[BEGIN Provided data]

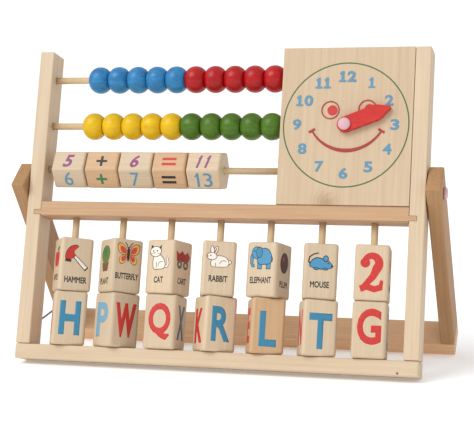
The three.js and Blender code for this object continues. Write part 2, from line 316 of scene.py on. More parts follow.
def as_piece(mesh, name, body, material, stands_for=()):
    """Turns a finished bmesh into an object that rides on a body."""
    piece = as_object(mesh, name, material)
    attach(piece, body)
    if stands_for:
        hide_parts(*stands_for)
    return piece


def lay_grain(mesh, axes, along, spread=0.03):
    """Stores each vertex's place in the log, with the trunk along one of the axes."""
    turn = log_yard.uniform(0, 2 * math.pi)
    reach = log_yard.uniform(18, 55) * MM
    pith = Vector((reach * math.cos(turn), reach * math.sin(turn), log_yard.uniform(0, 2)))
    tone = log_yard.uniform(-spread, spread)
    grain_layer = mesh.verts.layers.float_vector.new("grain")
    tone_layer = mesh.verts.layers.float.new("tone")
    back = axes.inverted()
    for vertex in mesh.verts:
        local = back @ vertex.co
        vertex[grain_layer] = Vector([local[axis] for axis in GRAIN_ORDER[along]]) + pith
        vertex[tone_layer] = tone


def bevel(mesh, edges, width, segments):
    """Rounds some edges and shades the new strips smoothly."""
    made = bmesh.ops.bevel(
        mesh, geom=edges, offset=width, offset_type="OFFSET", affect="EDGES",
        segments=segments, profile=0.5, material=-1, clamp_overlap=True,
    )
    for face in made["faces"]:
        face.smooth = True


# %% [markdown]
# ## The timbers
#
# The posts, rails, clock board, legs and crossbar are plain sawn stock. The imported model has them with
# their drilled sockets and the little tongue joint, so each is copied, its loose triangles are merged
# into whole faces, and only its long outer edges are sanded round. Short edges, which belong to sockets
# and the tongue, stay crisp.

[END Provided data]
[BEGIN Provided data]

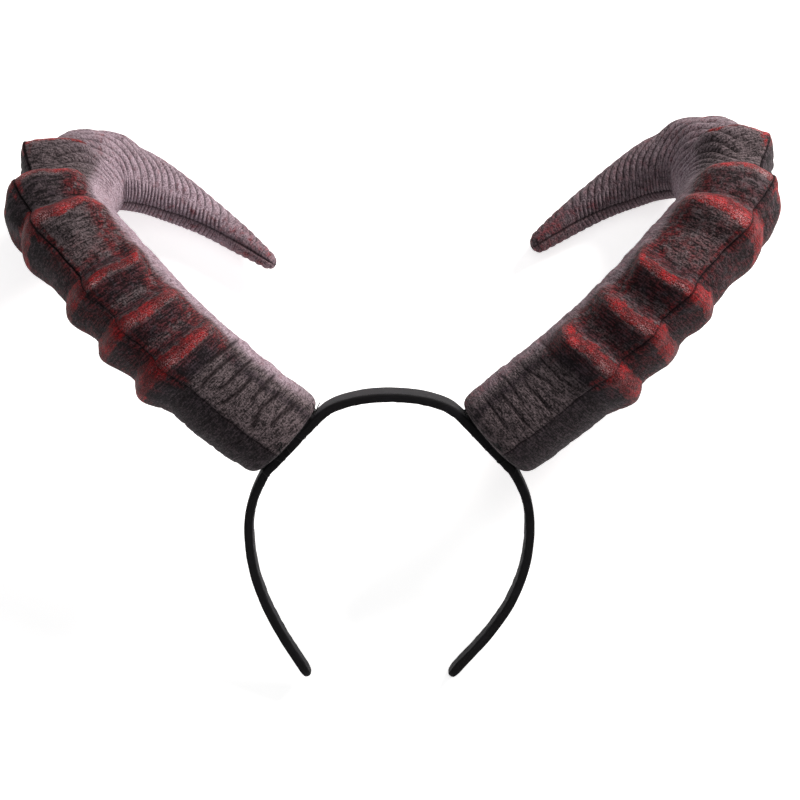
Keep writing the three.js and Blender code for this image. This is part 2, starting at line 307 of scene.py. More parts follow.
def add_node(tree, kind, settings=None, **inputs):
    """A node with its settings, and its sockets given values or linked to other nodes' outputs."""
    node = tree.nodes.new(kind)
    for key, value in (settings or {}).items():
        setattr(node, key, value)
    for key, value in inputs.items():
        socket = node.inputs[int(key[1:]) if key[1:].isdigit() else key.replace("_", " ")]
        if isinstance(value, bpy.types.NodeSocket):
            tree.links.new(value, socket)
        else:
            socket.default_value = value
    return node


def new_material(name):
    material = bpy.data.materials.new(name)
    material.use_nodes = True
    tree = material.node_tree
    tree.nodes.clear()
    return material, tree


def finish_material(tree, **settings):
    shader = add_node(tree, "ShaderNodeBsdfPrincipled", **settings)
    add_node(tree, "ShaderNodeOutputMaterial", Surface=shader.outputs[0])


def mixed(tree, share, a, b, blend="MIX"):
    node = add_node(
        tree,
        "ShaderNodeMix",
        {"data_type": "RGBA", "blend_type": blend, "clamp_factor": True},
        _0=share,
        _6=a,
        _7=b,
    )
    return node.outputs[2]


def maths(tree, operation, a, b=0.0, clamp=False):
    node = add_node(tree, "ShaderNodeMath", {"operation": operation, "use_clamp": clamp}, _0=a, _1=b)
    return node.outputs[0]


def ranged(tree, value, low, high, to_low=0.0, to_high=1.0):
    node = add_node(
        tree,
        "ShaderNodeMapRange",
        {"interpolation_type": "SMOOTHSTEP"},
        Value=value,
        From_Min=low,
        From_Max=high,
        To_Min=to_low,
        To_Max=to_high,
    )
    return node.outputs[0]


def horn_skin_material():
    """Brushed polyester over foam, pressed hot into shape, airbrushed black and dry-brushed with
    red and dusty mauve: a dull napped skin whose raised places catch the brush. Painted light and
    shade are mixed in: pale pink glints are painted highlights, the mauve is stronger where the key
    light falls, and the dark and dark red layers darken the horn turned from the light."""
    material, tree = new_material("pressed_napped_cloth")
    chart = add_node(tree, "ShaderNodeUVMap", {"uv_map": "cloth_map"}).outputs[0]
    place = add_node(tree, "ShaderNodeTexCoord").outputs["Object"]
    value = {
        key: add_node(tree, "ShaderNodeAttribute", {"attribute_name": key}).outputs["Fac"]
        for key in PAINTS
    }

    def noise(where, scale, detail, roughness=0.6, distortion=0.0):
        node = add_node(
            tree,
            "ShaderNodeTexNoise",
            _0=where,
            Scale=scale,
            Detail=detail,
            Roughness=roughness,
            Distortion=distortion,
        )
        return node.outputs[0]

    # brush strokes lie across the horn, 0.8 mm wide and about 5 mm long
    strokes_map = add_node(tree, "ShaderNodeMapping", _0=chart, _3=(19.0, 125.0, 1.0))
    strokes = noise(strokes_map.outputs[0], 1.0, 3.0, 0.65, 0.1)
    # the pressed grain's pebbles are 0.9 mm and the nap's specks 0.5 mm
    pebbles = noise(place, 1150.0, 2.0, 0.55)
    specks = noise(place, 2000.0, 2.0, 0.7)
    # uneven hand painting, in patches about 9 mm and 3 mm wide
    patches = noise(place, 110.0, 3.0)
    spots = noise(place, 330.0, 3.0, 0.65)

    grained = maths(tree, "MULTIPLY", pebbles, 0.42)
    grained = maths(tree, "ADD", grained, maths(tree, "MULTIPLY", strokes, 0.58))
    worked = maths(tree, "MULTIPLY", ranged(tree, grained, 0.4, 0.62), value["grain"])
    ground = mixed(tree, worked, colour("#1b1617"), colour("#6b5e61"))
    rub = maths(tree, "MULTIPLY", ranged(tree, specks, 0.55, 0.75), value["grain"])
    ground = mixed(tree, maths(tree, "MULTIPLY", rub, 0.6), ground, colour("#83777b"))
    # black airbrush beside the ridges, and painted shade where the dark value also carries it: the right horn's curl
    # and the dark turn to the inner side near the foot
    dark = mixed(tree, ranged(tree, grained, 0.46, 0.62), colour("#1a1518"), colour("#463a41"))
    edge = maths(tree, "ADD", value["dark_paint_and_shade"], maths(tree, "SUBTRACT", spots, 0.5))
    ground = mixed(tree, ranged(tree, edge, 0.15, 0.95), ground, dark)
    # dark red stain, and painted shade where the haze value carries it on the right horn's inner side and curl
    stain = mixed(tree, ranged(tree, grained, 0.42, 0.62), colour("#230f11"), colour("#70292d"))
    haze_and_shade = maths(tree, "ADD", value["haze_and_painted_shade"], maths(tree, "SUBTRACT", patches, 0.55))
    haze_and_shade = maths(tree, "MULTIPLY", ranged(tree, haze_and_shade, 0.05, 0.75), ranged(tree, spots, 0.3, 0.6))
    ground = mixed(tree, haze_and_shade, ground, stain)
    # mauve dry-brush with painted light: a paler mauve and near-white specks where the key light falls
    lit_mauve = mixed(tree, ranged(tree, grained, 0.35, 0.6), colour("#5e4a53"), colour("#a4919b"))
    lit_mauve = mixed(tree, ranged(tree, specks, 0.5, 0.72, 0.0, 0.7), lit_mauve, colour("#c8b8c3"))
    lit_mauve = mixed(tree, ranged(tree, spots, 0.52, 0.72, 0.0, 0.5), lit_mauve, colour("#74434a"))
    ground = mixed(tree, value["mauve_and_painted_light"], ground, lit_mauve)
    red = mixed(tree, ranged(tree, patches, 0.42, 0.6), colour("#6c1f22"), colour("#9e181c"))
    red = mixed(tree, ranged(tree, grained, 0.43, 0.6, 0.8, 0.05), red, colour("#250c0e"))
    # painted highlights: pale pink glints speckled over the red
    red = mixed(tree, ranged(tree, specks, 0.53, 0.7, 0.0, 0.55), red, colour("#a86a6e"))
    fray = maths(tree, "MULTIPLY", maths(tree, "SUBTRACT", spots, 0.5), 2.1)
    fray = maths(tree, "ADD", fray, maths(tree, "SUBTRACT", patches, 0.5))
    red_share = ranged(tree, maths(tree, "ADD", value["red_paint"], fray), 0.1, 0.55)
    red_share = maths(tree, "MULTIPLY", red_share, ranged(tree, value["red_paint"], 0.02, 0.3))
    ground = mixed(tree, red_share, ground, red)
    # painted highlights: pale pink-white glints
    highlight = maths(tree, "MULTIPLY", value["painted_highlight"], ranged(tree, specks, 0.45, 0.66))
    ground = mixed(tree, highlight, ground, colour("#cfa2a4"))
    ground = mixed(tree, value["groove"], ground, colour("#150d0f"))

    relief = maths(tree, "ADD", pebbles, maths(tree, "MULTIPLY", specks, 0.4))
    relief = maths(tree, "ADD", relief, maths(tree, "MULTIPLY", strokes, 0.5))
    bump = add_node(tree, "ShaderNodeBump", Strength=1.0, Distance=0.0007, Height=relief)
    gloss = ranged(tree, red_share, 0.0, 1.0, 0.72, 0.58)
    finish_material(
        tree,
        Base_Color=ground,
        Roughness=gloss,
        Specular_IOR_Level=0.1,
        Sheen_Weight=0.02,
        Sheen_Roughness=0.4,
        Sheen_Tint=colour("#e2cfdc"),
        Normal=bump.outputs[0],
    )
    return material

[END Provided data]
[BEGIN Provided data]

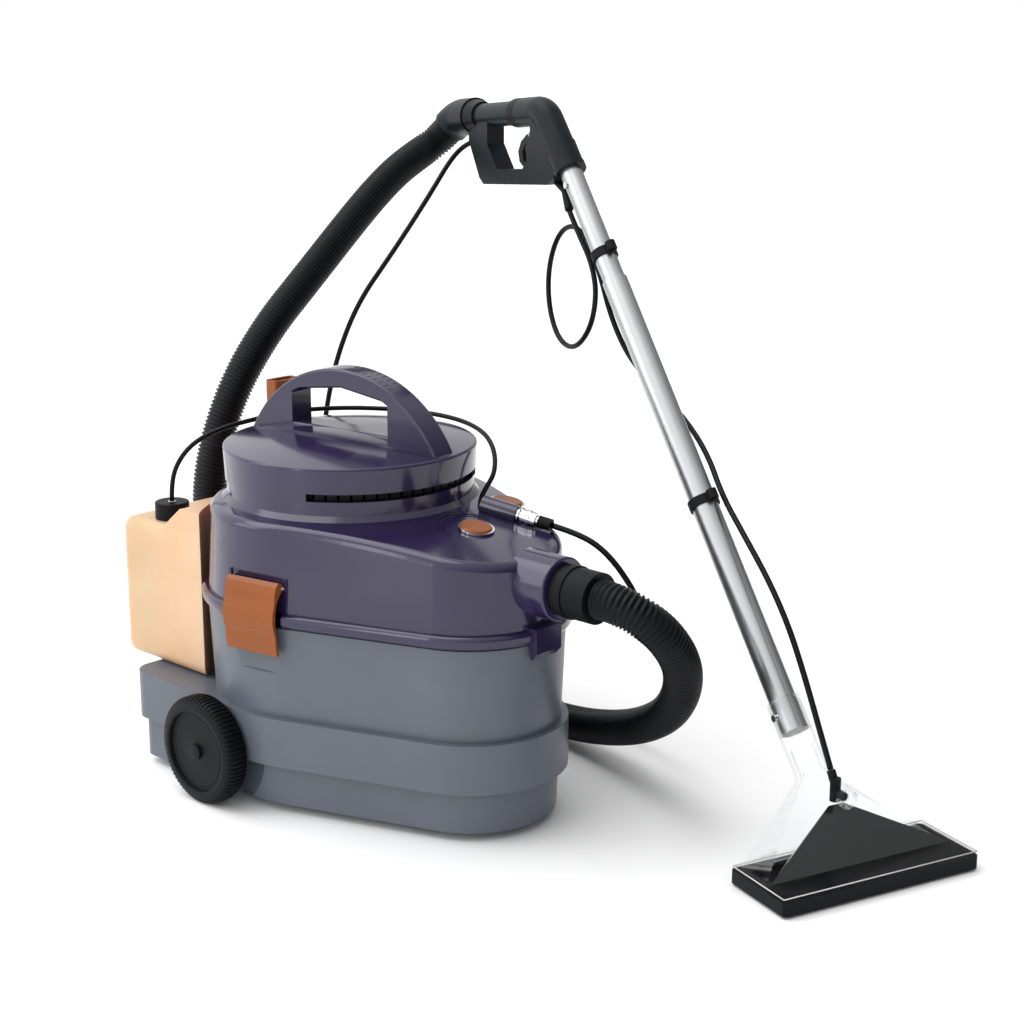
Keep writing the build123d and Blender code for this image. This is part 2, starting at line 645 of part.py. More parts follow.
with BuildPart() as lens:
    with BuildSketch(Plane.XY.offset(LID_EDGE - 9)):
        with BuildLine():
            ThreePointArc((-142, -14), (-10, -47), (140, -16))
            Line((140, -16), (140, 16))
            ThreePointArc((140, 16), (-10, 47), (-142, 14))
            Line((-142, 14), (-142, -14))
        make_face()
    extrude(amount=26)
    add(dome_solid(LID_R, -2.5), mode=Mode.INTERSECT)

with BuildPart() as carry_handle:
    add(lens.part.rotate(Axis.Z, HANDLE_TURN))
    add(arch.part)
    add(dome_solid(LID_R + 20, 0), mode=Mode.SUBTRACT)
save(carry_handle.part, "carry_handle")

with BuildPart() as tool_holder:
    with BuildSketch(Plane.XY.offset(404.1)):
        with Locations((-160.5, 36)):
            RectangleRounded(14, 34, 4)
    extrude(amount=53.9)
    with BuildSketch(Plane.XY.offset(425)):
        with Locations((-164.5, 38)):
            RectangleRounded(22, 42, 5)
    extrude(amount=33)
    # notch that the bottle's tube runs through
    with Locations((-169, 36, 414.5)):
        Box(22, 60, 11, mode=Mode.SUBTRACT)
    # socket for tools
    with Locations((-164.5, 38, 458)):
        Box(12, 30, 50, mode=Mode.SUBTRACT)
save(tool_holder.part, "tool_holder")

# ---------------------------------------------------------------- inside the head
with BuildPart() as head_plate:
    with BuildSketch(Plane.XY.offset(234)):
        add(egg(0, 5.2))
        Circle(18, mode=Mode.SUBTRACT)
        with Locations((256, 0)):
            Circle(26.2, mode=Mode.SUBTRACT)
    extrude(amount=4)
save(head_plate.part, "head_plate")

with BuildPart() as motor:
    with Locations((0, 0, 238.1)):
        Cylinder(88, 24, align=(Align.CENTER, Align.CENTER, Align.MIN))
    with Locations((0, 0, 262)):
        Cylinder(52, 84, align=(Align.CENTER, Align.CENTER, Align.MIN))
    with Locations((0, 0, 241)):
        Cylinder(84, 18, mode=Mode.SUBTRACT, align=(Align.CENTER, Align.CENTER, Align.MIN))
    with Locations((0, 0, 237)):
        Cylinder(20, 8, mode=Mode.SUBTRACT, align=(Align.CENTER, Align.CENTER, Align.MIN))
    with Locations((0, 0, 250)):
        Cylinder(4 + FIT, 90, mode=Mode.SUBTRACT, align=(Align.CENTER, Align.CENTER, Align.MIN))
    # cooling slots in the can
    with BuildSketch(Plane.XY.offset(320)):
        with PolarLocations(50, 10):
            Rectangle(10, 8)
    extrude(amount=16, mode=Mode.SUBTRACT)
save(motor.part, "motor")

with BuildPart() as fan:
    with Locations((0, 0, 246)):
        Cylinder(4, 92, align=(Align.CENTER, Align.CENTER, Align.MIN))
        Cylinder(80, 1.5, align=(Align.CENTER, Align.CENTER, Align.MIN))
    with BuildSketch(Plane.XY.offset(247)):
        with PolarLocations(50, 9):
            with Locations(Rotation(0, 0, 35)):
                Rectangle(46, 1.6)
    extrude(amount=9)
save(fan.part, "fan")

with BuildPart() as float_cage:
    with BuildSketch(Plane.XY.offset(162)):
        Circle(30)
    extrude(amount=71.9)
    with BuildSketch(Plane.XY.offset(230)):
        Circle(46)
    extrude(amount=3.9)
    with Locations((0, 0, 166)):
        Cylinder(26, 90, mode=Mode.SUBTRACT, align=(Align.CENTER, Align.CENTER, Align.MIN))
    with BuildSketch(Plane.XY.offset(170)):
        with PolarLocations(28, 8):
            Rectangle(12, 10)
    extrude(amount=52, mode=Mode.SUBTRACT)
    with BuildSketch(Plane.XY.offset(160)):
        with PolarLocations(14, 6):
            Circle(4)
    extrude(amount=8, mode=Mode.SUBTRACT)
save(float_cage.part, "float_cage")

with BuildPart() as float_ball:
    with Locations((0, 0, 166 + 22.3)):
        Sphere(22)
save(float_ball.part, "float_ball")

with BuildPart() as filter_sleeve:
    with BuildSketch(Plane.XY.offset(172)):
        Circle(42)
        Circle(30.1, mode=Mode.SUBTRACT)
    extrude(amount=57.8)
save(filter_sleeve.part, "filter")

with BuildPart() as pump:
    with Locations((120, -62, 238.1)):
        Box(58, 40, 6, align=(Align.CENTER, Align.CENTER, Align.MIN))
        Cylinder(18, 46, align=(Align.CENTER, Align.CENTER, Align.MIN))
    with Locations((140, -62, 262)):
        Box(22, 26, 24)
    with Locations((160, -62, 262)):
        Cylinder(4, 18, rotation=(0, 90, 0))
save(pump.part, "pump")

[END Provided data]

*What is asked*:
Read through the data and copy every line where "scene" shows up.

*The answer*:
The three.js and Blender code for this object continues. Write part 2, from line 316 of scene.py on. More parts follow.
Keep writing the three.js and Blender code for this image. This is part 2, starting at line 307 of scene.py. More parts follow.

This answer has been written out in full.